In fact, just days after the Ohio court refused to dismiss the claim against Cincinnati Bell, a state court judge in Georgia dismissed a shareholder derivative suit against the board members of Beazer Homes that was also based on a negative say-on-pay vote.

Shareholder Communication

The threat of litigation will likely raise the stakes next proxy season, prompting companies to work harder to avoid negative say-on-pay votes. According to Poerio, it's more important than ever for companies to communicate to shareholders the steps they are taking to address compensation issues. “Be prepared to explain to your shareholders, here are these red flags, the causes of these issues and what the board is doing to mitigate them,” he says.

PREPPING FOR SOP

In the chart below, respondents to a Towers Watson survey were asked to identify what steps they've taken to prepare for new say-on-pay legislation:

Source: Data Supplied by Towers Watson Say-on-Pay Legislation Survey.
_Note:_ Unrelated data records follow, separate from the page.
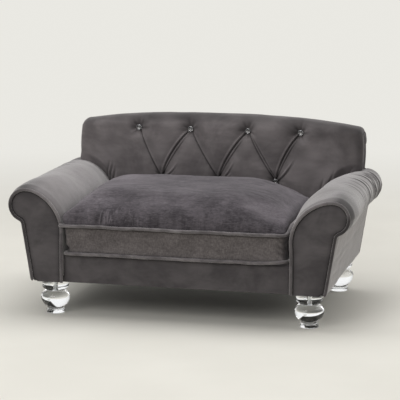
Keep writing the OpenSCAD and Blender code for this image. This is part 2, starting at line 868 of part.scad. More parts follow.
module tee_nuts() {
    color(steel) at_feet() difference() {
        union() {
            translate([0, 0, base_top]) cylinder(r = tee_flange_r, h = tee_flange_t, $fn = fine);
            translate([0, 0, base_top - tee_barrel_h])
                cylinder(r = tee_barrel_r, h = tee_barrel_h + tee_flange_t / 2, $fn = fine);
        }
        translate([0, 0, base_bottom])
            cylinder(r = bolt_r + running_gap, h = panel_t + tee_flange_t + overrun, $fn = fine);
    }
}

module frame_screws() {
    color(steel) {
        at_rail_screws(rail_front_y + rail_t / 2) screw();
        at_rail_screws(panel_front_y - rail_t / 2) screw();
        at_arm_rear_screws() screw();
        at_arm_front_screws() screw();
        at_back_screws() screw();
    }
}

// Loose cushion

// Points round a rectangle with rounded corners, with its middle at the cushion's middle
function plan_points(half_x, half_y, r, side_steps) =
    let (corners = [[1, 1], [-1, 1], [-1, -1], [1, -1]])
    [for (i = [0 : 3])
        let (
            middle = [corners[i][0] * (half_x - r), corners[i][1] * (half_y - r)],
            arc = [for (k = [0 : plan_arc_steps])
                let (angle = 90 * (i + k / plan_arc_steps)) middle + r * [cos(angle), sin(angle)]],
            next = corners[(i + 1) % 4],
            end = arc[plan_arc_steps],
            start = [next[0] * (half_x - r), next[1] * (half_y - r)]
                + r * [cos(90 * (i + 1)), sin(90 * (i + 1))]
        )
        each concat(arc, [for (k = [1 : side_steps]) end + (start - end) * k / (side_steps + 1)])
    ];

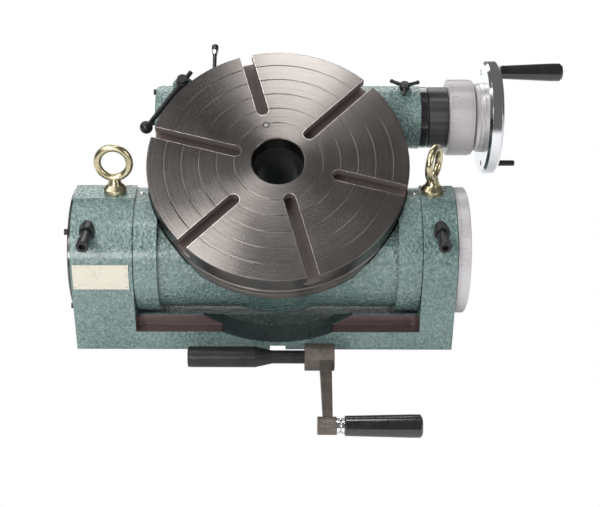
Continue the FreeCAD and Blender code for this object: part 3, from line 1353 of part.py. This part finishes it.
node(clamp_stud(), "clamp_stud")
node(clamp_lever(), "clamp_lever")
node(arm_knob(), "arm_knob")
node(plunger(), "plunger")


# Loose crank, leaning from its hub to its grip as it lies on the floor

def on_crank(x, out):
    """Point on the crank at a distance from the socket's axis towards the grip."""
    out = sized(out)
    return (x, -crank_y - out * math.cos(math.radians(crank_lean)), crank_hub - out * crank_lean_sine)


def crank_tube():
    """Black crank tube with a square socket."""
    start = -crank_start
    thick_end = start + socket_length
    thin = thick_end + tube_taper
    end = start + tube_length
    points = [(0, start), (socket_radius - 1, start), (socket_radius, start + 1), (socket_radius, thick_end),
              (tube_radius, thin), (tube_radius, end), (0, end)]
    blank = turned("crank_tube_turned", points, "x")
    half = socket_square / 2
    socket = block("crank_tube_socket", (start - 1, start + socket_depth), (-half, half), (-half, half))
    return place(cut("crank_tube", blank, [socket]), on_crank(0, 0), (1, 0, 0), crank_lean)


def crank_arm():
    """Cast crank arm: hub, tapered flat arm and boss."""
    hub_start = tube_length - crank_start - crank_hub_length + 3
    hub_end = hub_start + crank_hub_length
    middle = hub_end - crank_arm_width / 2 - 3
    boss_end = hub_end - 2
    hub = cylinder("crank_arm_hub", crank_hub, hub_start, hub_end, "x")
    boss = cylinder("crank_arm_boss", crank_boss, boss_end - crank_boss_length, boss_end, "x", (-crank_reach, 0))
    wide, narrow = crank_arm_width / 2, crank_arm_width / 2 - 2
    body = doc.addObject("PartDesign::Body", "crank_arm_bar")
    sketch = outline(body, "crank_arm_outline", "XY_Plane",
                     [(middle - wide, 0), (middle - narrow - 1, -crank_reach), (middle + narrow - 1, -crank_reach),
                      (middle + wide, 0)])
    pad = body.newObject("PartDesign::Pad", "crank_arm_pad")
    pad.Profile = sketch
    pad.Midplane = True
    pad.setExpression("Length", crank_arm_thick.text)
    bore = cylinder("crank_arm_bore", tube_radius + 0.02, hub_start - 1, tube_length - crank_start, "x")
    bolt_bore = cylinder("crank_arm_bolt_bore", grip_bolt_radius + 0.02, boss_end - crank_boss_length - 1,
                         boss_end + 1, "x", (-crank_reach, 0))
    arm = cut("crank_arm", united("crank_arm_blank", [hub, boss, body]), [bore, bolt_bore])
    return place(arm, on_crank(0, 0), (1, 0, 0), crank_lean)


crank_boss_end = tube_length - crank_start + 1


def crank_bolt():
    """Bolt of the crank grip with its bright double collar."""
    start = crank_boss_end
    end = start + crank_collar_length + round_gap + crank_grip_length
    collar = start + crank_collar_length
    points = [(0, start - crank_boss_length + 1), (grip_bolt_radius, start - crank_boss_length + 1),
              (grip_bolt_radius, start), (crank_collar, start), (crank_collar, start + 3),
              (crank_collar - 2, start + 4), (crank_collar, start + 5), (crank_collar, collar),
              (grip_bolt_radius, collar), (grip_bolt_radius, end - 6), (grip_bolt_radius + 3, end - 6),
              (grip_bolt_radius + 3, end - 1), (0, end - 1)]
    return place(turned("crank_bolt", points, "x"), on_crank(0, crank_reach))


def crank_grip():
    """Black turning grip of the crank."""
    start = crank_boss_end + crank_collar_length + round_gap
    end = start + crank_grip_length
    bore = grip_bolt_radius + round_gap
    points = [(bore, start), (crank_grip_thin - 1, start), (crank_grip_thin, start + 1),
              (crank_grip_thick, end - 10), (crank_grip_thick, end - 2), (crank_grip_thick - 2, end),
              (bore + 3.2, end), (bore + 3.2, end - 6 - round_gap), (bore, end - 6 - round_gap)]
    return place(turned("crank_grip", points, "x"), on_crank(0, crank_reach))


node(crank_tube(), "crank_tube")
node(crank_arm(), "crank_arm")
node(crank_bolt(), "crank_bolt")
node(crank_grip(), "crank_grip")


# Checks and export

doc.recompute()
for item in doc.Objects:
    if "Invalid" in item.State or "Error" in item.State:
        raise RuntimeError(f"{item.Name} is {item.State}")
for item in nodes:
    if item.Shape.isNull() or not item.Shape.isValid():
        raise RuntimeError(f"{item.Label} has no valid shape")
    if item.Label in [other.Label for other in nodes if other is not item]:
        raise RuntimeError(f"{item.Label} is named twice")
for item in nodes:
    item.Shape.exportStep(f"parts/{item.Label}.step")
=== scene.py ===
# Looks of the tilting rotary table: finishes, engraved scales, rivets, a flange and a plain studio round it.

import json
import math

import bmesh
import bpy
from mathutils import Matrix, Vector


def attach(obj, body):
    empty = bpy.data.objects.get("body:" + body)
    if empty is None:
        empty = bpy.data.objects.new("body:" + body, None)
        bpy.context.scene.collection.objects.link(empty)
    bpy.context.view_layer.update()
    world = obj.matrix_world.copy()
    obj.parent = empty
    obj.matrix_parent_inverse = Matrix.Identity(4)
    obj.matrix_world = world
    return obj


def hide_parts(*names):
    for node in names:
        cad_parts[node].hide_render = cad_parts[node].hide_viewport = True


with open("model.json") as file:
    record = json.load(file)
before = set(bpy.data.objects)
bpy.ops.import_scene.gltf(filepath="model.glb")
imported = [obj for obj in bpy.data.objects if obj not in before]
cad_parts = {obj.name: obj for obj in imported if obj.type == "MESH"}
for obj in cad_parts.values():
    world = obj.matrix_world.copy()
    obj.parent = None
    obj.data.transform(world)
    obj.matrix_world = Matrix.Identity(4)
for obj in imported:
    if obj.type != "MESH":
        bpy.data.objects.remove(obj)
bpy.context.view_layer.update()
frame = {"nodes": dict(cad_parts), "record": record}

# Places that the CAD gives, in metres

AXIS = 0.0925
TILT = math.radians(35)
TABLE_BACK = 0.0685
WORM_BACK = 0.175
WORM_UP = 0.014
TO_HEAD = Matrix.Translation((0, 0, AXIS)) @ Matrix.Rotation(TILT, 4, "X")
TO_TABLE = TO_HEAD @ Matrix.Translation((0, TABLE_BACK, 0))
TO_WORM = TO_HEAD @ Matrix.Translation((0, WORM_BACK, WORM_UP))


# Shader values and finishes

class Value:
    """A shader socket that takes part in sums and comparisons."""

    def __init__(self, finish, socket):
        self.finish = finish
        self.socket = socket

    def math(self, operation, *others):
        """The result of a Math node on this value and the others."""
        return self.finish.node("ShaderNodeMath", {"operation": operation}, self, *others)

    def __add__(self, other):
        return self.math("ADD", other)

    def __radd__(self, other):
        return self.math("ADD", other)

    def __sub__(self, other):
        return self.math("SUBTRACT", other)

    def __rsub__(self, other):
        return self.finish.node("ShaderNodeMath", {"operation": "SUBTRACT"}, other, self)

    def __mul__(self, other):
        return self.math("MULTIPLY", other)

    def __rmul__(self, other):
        return self.math("MULTIPLY", other)

    def __truediv__(self, other):
        return self.math("DIVIDE", other)

    def __gt__(self, other):
        return self.math("GREATER_THAN", other)

    def __lt__(self, other):
        return self.math("LESS_THAN", other)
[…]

In the past proxy season, he said many companies failed to address perceived compensation problems in the compensation, discussion & analysis (CD&A) portion of the proxy statement. “Their (compensation) summary tables showed red flags, yet the CD&A did not explain why they exist.” He says companies must demonstrate the boards are acting in the best interest of shareholders.

“You can make your arguments to increase pay for long-term performance, but be prepared to argue it convincingly,” he says.

Meanwhile, Gumbs says companies should try to avoid costly litigation by having good compliance programs in place to ensure they practice what they preach. He says discrepancies between management policies and practices were the reason litigation arose in sue-on-pay cases. “You better be prepared to do what you say,” he said.